Guyana’s President, David Granger on Thursday laid down conditions for discussing the territorial dispute with Suriname over the New River Triangle including access to documents and no use of force.
“Guyana, in view of the fact that there is at present a mechanism for addressing this matter, is willing to continue a bilateral discourse with the Government of Suriname on the matter of that country’s claims. That discourse, however, must be grounded on the principles of mutual respect and a repudiation of the use of force,” he told the 65-seat National Assembly.
Addressing the Parliament on the topic, “Guyana’s Patrimony,”, he said while the British Archives are open to all and Guyana has nothing to hide, Suriname needed to take steps to provide documents in its possession to its western neighbour.
“Guyana has already made a large portion of its documents available to Suriname for its scrutiny. It is hoped that the Suriname Government will do likewise by requesting the Netherlands Government to open the relevant Dutch Archives to facilitate research by both sides,” said Granger, a retired Brigadier of the Guyana Defence Force (GDF).
He said if the two countries could not reach a settlement to the border issue, they should take the matter to a competent authority.
“Suriname, if it is convinced that its claim can withstand legal scrutiny, should agree to take the matter before an internationally recognized adjudicatory body. Guyana is of the view that, if an agreement cannot be reached at the bilateral level within a given time-frame, the matter should be taken to adjudication so that this controversy can be concluded,” he said.
Based on Suriname’s interpretation of the origin of the Corentyne River, that former Dutch colony is claiming the New River Triangle whose area is about 3,000 square miles or 15,600 square kilometers.

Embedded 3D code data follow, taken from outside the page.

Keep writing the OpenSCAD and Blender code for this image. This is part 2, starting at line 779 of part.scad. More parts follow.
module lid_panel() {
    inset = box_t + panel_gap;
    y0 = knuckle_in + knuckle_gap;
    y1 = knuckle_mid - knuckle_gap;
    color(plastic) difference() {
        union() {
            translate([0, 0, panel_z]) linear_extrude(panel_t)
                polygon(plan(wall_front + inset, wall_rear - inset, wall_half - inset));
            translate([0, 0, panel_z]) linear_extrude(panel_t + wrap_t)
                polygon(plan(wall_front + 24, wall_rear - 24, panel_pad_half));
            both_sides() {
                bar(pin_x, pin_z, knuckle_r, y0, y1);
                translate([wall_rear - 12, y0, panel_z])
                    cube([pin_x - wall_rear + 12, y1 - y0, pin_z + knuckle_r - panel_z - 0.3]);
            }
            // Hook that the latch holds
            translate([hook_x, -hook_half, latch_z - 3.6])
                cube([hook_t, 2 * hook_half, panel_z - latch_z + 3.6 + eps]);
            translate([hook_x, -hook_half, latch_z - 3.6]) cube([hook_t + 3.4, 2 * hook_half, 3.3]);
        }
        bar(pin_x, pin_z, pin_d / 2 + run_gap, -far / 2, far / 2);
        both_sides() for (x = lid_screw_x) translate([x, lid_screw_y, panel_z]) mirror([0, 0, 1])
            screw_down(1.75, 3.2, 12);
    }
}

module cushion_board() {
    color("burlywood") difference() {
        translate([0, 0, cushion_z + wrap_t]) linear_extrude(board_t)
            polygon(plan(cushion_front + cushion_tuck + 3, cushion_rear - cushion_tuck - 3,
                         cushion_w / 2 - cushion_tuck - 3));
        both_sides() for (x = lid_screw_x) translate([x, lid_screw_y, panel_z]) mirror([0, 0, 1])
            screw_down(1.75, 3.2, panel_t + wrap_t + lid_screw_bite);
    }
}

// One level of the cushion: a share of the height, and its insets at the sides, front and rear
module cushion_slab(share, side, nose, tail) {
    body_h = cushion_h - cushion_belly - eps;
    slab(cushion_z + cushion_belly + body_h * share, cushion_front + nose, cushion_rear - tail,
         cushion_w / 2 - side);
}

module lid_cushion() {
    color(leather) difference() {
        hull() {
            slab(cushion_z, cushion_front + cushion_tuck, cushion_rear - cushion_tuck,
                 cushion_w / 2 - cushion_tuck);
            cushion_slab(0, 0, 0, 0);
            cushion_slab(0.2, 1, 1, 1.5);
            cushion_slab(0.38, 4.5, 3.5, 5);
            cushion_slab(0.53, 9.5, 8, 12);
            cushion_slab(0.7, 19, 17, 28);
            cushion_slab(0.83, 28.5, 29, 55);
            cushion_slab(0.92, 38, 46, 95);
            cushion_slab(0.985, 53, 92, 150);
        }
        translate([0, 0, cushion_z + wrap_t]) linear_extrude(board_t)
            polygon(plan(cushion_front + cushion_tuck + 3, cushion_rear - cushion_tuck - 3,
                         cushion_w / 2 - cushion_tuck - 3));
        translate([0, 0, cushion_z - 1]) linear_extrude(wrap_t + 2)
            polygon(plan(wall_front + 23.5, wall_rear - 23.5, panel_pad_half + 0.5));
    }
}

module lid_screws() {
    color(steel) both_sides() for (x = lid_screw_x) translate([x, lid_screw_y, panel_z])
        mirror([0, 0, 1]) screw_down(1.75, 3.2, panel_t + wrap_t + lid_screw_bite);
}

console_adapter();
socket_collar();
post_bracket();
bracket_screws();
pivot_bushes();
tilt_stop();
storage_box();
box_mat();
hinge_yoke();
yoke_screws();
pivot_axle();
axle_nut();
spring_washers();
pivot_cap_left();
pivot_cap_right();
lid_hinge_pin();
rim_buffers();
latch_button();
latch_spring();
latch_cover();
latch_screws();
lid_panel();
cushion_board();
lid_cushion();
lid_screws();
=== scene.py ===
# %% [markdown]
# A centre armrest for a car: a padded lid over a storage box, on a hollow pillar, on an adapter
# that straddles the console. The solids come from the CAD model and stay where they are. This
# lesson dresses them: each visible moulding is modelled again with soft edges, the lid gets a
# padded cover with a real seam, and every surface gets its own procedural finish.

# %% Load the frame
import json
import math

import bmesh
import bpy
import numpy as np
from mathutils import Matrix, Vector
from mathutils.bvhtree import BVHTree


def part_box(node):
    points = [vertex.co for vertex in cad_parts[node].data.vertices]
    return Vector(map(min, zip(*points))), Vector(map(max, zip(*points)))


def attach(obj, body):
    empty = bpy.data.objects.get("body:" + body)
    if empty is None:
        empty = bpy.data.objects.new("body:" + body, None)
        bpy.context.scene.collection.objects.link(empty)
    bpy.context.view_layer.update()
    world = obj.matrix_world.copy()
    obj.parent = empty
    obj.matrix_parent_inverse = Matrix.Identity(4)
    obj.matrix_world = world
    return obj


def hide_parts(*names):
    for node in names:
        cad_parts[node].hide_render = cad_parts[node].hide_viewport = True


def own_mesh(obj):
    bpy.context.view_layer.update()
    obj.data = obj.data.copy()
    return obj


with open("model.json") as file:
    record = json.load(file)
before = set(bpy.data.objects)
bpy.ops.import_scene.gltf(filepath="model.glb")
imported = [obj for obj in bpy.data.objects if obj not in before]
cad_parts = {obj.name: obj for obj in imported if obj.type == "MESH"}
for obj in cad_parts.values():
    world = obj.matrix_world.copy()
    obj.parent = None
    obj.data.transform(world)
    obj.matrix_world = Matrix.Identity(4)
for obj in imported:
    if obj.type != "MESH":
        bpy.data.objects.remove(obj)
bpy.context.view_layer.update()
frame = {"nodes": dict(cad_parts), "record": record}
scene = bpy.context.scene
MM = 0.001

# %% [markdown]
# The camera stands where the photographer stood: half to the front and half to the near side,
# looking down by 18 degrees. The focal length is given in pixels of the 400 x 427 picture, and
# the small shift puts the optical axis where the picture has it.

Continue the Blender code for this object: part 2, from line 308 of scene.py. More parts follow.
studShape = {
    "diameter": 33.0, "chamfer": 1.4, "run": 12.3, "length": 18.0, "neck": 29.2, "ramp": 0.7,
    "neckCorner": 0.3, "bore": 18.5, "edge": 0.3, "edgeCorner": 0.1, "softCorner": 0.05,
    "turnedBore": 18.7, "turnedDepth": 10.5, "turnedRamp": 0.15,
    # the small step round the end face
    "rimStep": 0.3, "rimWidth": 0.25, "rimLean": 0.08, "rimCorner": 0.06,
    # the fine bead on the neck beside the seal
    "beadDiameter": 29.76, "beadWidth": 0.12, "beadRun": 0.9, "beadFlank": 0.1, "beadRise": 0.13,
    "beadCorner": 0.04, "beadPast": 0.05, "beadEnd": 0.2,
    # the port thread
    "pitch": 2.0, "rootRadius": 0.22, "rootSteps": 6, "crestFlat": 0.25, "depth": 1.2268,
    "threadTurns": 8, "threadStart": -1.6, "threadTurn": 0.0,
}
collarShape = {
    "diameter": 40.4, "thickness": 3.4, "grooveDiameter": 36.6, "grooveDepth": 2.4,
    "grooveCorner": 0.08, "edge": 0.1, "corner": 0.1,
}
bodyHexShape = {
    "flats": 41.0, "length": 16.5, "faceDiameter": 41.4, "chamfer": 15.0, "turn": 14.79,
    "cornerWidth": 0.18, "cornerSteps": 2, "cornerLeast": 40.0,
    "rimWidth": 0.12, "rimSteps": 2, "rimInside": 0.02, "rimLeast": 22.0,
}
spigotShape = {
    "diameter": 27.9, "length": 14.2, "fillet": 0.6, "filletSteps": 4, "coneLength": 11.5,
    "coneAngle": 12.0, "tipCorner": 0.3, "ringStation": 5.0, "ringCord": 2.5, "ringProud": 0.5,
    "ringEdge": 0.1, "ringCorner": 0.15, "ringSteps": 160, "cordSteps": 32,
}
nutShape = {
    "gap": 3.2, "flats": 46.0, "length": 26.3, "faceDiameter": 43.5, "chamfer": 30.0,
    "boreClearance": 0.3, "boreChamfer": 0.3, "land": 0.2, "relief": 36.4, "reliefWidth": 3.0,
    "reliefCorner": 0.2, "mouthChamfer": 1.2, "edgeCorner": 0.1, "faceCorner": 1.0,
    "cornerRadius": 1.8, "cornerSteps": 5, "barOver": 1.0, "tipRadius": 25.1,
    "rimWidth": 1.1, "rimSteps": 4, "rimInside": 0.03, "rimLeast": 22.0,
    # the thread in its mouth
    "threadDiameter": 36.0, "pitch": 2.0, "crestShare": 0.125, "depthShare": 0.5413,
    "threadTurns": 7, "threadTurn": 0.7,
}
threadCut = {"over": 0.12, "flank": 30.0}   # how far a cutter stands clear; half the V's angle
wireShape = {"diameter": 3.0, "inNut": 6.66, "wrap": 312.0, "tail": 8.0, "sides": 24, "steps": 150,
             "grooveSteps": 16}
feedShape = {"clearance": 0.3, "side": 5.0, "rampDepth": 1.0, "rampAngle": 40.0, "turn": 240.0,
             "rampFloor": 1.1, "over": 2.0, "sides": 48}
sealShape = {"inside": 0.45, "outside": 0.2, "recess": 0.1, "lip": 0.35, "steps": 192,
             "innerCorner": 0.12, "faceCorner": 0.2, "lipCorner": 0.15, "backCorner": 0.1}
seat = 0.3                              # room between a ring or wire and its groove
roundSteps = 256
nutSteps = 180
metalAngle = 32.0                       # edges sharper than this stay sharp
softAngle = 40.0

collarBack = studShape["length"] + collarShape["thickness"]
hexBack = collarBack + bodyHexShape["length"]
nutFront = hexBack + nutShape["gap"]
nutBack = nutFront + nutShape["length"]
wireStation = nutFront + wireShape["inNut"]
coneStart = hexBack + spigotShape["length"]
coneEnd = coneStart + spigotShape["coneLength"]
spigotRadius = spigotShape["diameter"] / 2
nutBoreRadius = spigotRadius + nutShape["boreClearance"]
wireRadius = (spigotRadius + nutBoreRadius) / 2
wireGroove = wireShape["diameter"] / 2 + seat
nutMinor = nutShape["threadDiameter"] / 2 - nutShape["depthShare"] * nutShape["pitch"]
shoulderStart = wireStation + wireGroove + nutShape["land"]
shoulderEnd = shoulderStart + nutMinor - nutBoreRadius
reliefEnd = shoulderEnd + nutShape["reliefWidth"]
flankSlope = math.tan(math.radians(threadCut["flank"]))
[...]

Saying that he did not understand what Suriname’s President, Desi Bouterse meant by bringing back the New River Triangle would be brought back on the agenda, he expressed confidence that the boundary between Guyana and Suriname was “definitively established in 1936.” “There is an agreement as to what constitutes the territory of Guyana and what constitutes the territory of Suriname despite the fact that there is no formal treaty that encapsulates that agreement,” he said.
Granger, who is also a historian, said the Netherlands could not have bequeathed to Suriname at that country’s independence on 25thNovember 1975 what it did not possess.
Suriname, in the absence of a formal treaty, sought to seize Guyana’s territory based on an arbitrary, municipal, legislative resolution passed in October 1965. “Guyana has no doubt about the soundness of the bases on which it exercises sovereignty of its territory. It has no fear in having Suriname’s claim to its territory resolved by an adjudicatory process.
Back in 1969, Guyanese soldiers retaliated to gunfire by uniformed Surinamese in the New River Triangle. The Surinamese fled, leaving behind a partly completed airstrip, a camp underground bunkers especially constructed to protect against shell and mortar attacks and was equipped with towers and machine-gun emplacements, a Caterpillar bulldozer, a jeep, an electric power plant, a mechanical water pump, power driven hand saws, a large refrigerator and well-stocked kitchens.
Other forms of Surinamese aggression include the expulsion of 5,000 Guyanese (and Haitian) workers on the pretext of national security and the eviction in 2000 of the Guyana-licensed, Canadian-operated CGX petroleum exploration platform from what is believed to be one of the region’s largest petroleum and natural gas fields.
The Guyana-Suriname maritime boundary dispute was settled by the United Nations Tribunal on the Law of the Sea in September 2007, essentially awarding Guyana the area that its eastern neighbour had claimed.